Summit County’s Council voted 4–1 on Nov. 12 to add a 1.1% Impacted Communities sales tax in unincorporated areas and to authorize a parameters resolution that allows issuance of up to $99 million in bonds backed by the new tax.
The ordinance, enacted after staff presentations and public discussion, applies only to unincorporated Summit County and is narrowly limited to transportation infrastructure and transit projects listed in the state statute enabling impacted-communities levies. County staff estimated a full 1.1% levy would generate roughly $17 million in its first year, a figure that would rise or fall with retail activity and inflation.
Proponents said the tax is designed to raise predictable revenue for county-scale transportation needs that the general fund and existing sources cannot cover. “This revenue stream allows us to advance projects such as multimodal connections, transit center improvements and regional roadway work,” a county budget analyst told the council. Staff also showed that about half the projected revenue comes from a small number of large vendors and that a 1.1% rate provides stronger debt-service coverage for bond markets than a lower rate.

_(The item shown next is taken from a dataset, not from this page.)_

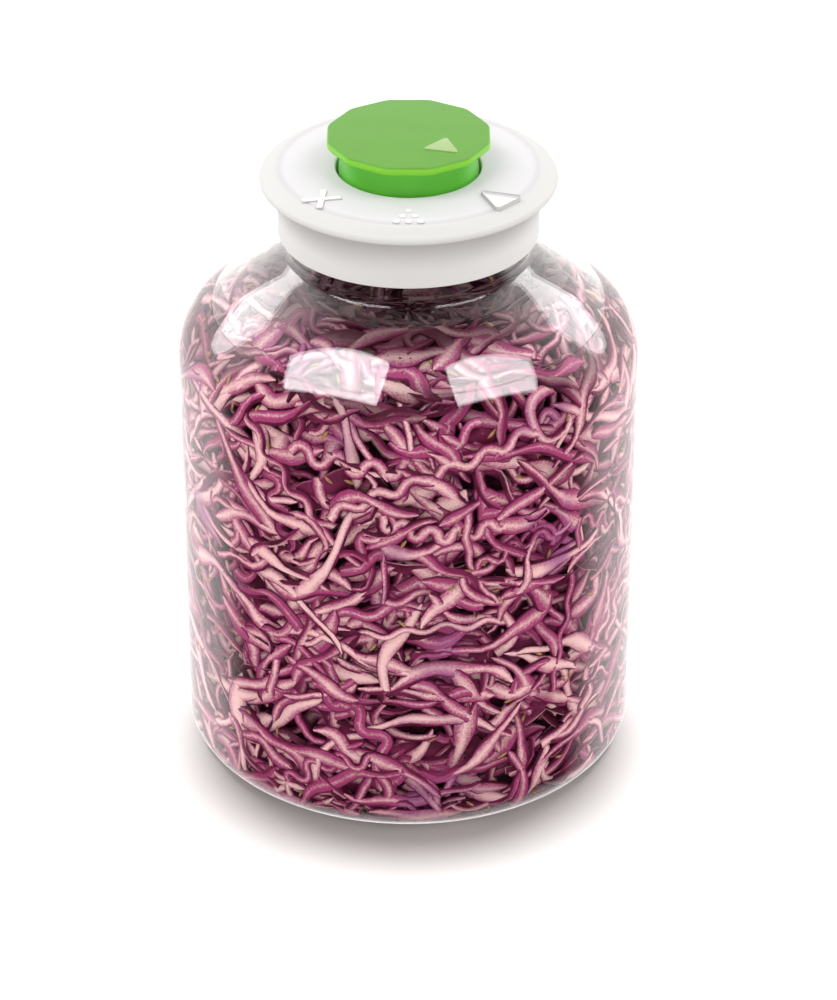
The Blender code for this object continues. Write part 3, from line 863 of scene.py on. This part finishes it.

Council members debated the rate. Supporters argued 1.1% produces sufficient coverage to keep borrowing costs lower and avoid stress to the county’s bond rating; opponents cautioned about cumulative tax burdens in the Snyderville Basin and urged careful public communication. The ordinance passed 4–1 (Council Member Candace Hart opposed).
The council then approved a parameters resolution authorizing the county’s finance team to market and issue revenue bonds of up to $99 million with a maximum stated maturity of roughly 20 years and an interest ceiling of 5%. The resolution directs staff to pursue financing while preserving council oversight of final bond terms and any related agreements.
What’s next: staff will finalize bond documents, bring final sale terms to council for approval, and schedule any public hearings required for debt issuance. The county stressed the tax is targeted to transportation/transit needs; exemptions include unprepared food, prescription drugs, gasoline and new automobile purchases as specified in state law.